> **DATASET CONTENT**

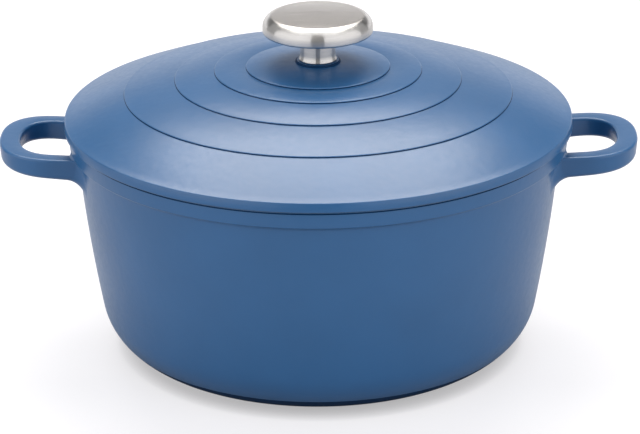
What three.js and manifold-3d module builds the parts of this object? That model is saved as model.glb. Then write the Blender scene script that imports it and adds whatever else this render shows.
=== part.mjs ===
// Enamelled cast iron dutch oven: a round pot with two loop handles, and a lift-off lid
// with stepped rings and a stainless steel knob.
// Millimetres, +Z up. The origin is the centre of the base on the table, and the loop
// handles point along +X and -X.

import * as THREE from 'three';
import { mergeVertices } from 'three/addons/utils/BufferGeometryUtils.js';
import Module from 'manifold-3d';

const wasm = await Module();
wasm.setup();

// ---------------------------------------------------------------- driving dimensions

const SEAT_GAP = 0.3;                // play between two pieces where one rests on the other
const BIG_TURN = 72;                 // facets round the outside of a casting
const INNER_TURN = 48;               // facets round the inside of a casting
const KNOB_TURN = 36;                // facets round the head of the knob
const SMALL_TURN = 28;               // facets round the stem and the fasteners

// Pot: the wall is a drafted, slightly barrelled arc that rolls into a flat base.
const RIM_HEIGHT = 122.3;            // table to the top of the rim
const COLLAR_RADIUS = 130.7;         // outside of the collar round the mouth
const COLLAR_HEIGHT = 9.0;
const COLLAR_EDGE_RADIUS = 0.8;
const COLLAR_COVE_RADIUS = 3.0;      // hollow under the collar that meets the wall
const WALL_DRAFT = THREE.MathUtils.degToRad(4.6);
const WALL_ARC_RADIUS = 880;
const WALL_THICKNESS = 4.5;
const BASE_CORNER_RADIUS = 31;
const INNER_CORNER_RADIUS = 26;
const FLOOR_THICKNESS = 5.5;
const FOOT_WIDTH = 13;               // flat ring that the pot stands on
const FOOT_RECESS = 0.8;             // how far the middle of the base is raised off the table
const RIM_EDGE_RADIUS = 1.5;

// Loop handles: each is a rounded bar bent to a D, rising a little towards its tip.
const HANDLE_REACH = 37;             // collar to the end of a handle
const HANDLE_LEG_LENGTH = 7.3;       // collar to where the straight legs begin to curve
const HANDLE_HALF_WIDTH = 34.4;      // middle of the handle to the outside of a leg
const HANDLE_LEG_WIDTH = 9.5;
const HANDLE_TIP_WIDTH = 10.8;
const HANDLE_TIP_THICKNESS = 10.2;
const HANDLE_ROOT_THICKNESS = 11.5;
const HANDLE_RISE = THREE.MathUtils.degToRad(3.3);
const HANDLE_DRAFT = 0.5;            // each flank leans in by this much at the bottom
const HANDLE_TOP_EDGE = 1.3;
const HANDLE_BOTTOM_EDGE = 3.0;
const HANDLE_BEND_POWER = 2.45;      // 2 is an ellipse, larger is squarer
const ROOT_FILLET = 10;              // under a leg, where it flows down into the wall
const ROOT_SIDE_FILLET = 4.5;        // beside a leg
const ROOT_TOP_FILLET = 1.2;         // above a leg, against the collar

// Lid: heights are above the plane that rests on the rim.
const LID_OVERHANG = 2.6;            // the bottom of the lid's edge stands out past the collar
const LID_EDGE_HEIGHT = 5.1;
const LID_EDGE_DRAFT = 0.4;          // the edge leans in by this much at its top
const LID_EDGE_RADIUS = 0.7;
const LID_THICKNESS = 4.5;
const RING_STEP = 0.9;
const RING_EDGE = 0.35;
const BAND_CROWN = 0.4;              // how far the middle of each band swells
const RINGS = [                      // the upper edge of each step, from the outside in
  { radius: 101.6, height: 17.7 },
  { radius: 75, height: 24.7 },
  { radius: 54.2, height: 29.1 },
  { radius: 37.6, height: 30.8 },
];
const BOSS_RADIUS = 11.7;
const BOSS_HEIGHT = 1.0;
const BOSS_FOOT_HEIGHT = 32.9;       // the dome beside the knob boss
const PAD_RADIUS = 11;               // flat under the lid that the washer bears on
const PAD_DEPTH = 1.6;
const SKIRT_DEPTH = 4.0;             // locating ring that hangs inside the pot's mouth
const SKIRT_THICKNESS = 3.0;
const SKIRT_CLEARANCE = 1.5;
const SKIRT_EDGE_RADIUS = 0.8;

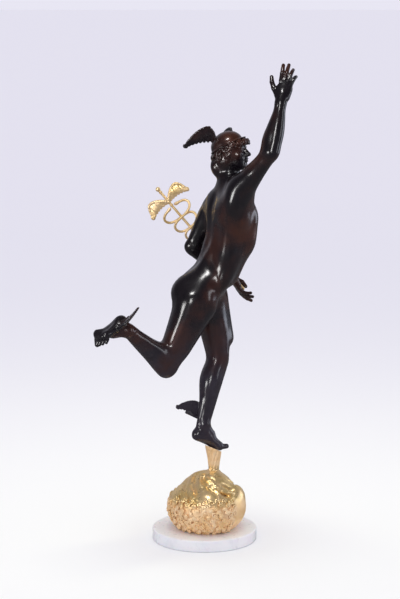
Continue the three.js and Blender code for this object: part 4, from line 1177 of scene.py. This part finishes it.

> **TASK GOAL**
Exactly as they stand, please print the lines from the first line of the records above down to the line that includes "along +X and -X.", both of those included and no others.

> **RESULT**
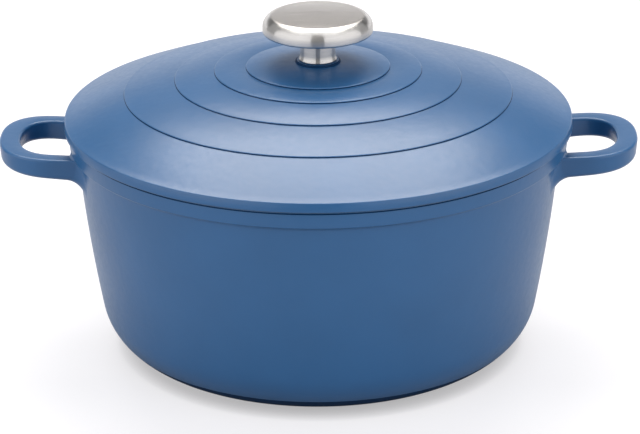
What three.js and manifold-3d module builds the parts of this object? That model is saved as model.glb. Then write the Blender scene script that imports it and adds whatever else this render shows.
=== part.mjs ===
// Enamelled cast iron dutch oven: a round pot with two loop handles, and a lift-off lid
// with stepped rings and a stainless steel knob.
// Millimetres, +Z up. The origin is the centre of the base on the table, and the loop
// handles point along +X and -X.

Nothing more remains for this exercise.